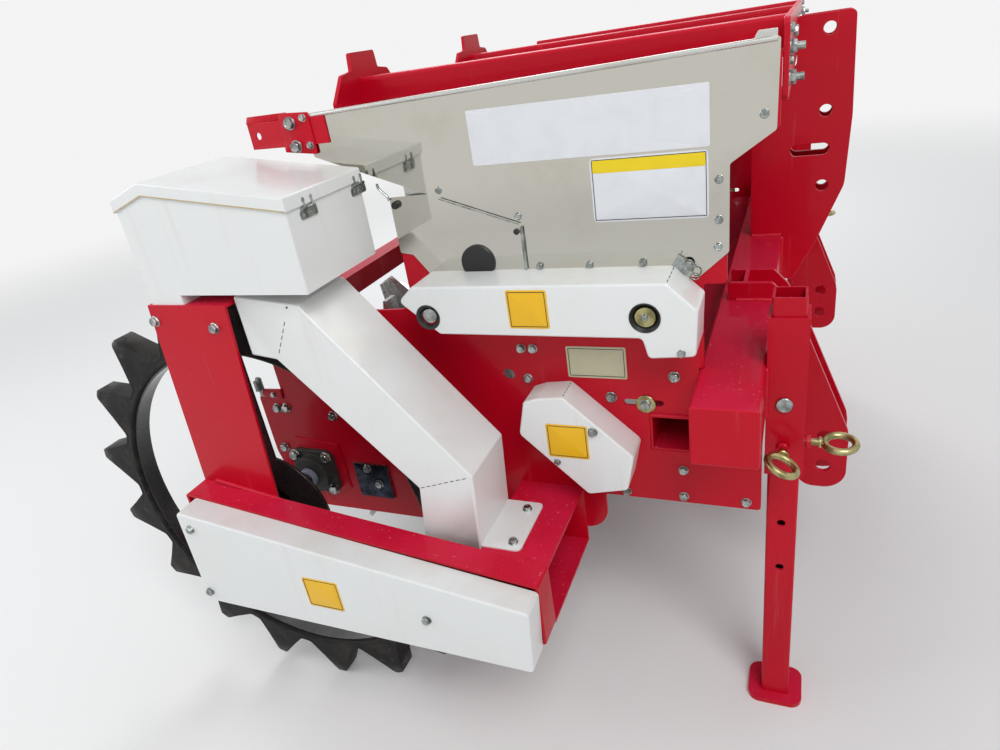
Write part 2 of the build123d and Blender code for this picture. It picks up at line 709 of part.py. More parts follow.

★ ★ ★

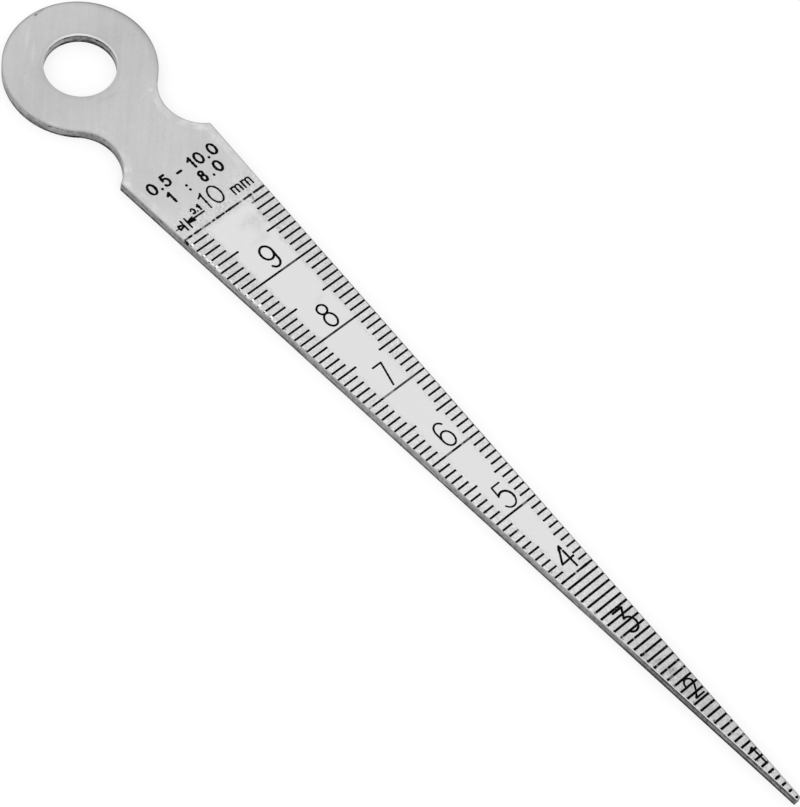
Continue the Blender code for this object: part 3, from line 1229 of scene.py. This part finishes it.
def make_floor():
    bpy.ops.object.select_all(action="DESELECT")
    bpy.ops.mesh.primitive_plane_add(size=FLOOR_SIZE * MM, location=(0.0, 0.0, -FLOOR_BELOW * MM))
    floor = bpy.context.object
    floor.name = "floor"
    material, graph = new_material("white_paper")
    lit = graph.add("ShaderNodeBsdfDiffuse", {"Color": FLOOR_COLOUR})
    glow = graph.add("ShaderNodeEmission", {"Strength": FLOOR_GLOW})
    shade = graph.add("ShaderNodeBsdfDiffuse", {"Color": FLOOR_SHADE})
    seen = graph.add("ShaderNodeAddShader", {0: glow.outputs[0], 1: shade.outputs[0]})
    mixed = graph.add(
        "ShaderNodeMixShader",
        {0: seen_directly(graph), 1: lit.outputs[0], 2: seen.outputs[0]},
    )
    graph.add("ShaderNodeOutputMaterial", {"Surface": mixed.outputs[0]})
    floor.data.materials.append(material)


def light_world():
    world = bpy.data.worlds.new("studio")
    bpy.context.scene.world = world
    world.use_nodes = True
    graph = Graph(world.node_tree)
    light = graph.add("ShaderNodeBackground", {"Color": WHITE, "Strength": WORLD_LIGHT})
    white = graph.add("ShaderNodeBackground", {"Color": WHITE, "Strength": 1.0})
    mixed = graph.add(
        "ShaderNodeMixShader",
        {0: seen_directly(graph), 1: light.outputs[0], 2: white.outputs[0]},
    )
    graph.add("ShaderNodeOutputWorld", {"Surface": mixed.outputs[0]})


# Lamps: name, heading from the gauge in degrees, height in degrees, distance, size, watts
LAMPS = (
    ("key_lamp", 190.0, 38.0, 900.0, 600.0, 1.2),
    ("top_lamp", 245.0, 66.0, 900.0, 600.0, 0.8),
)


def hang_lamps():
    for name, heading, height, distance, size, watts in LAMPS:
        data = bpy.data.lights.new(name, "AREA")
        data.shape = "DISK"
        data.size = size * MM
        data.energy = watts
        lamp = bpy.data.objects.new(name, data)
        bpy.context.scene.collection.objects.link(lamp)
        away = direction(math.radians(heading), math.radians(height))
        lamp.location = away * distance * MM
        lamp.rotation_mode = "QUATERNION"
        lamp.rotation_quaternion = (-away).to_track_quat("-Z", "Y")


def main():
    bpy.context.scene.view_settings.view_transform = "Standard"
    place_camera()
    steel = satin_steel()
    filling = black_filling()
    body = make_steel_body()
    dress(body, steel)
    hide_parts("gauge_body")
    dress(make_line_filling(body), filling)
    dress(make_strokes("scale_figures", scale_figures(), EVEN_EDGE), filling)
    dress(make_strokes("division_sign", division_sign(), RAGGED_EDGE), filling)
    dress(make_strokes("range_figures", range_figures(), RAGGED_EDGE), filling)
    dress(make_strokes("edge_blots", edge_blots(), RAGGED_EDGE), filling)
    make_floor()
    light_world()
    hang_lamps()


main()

★ ★ ★

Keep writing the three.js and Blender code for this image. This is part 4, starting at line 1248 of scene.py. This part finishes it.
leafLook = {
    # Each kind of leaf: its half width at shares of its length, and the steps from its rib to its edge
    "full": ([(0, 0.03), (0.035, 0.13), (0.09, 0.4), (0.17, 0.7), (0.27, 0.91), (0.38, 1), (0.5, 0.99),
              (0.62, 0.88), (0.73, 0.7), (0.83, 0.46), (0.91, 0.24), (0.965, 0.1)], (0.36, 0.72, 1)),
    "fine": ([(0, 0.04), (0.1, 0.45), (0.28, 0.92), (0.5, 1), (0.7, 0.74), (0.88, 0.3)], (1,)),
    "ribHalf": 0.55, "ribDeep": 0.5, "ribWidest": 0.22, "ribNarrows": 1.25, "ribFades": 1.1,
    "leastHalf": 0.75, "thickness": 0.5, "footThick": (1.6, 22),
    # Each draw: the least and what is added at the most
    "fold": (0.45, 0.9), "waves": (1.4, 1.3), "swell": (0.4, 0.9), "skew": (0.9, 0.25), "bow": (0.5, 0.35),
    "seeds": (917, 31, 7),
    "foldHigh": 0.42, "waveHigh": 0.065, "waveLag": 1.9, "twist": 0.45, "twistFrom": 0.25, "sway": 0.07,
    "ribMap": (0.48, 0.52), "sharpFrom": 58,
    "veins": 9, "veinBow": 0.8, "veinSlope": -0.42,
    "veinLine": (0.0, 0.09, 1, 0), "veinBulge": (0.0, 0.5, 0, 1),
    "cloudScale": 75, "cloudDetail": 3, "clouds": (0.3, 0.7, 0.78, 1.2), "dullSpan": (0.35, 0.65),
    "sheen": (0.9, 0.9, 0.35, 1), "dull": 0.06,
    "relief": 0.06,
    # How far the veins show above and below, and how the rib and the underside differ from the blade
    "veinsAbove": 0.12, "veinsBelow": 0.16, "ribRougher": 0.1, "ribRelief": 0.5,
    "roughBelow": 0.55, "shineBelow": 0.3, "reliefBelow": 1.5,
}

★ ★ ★

**AIM OF THE EXERCISE:**
Count the lines of the listing above that include the word "code" and state the total with nothing else.

**SOLUTION FOR THIS PROBLEM:**
3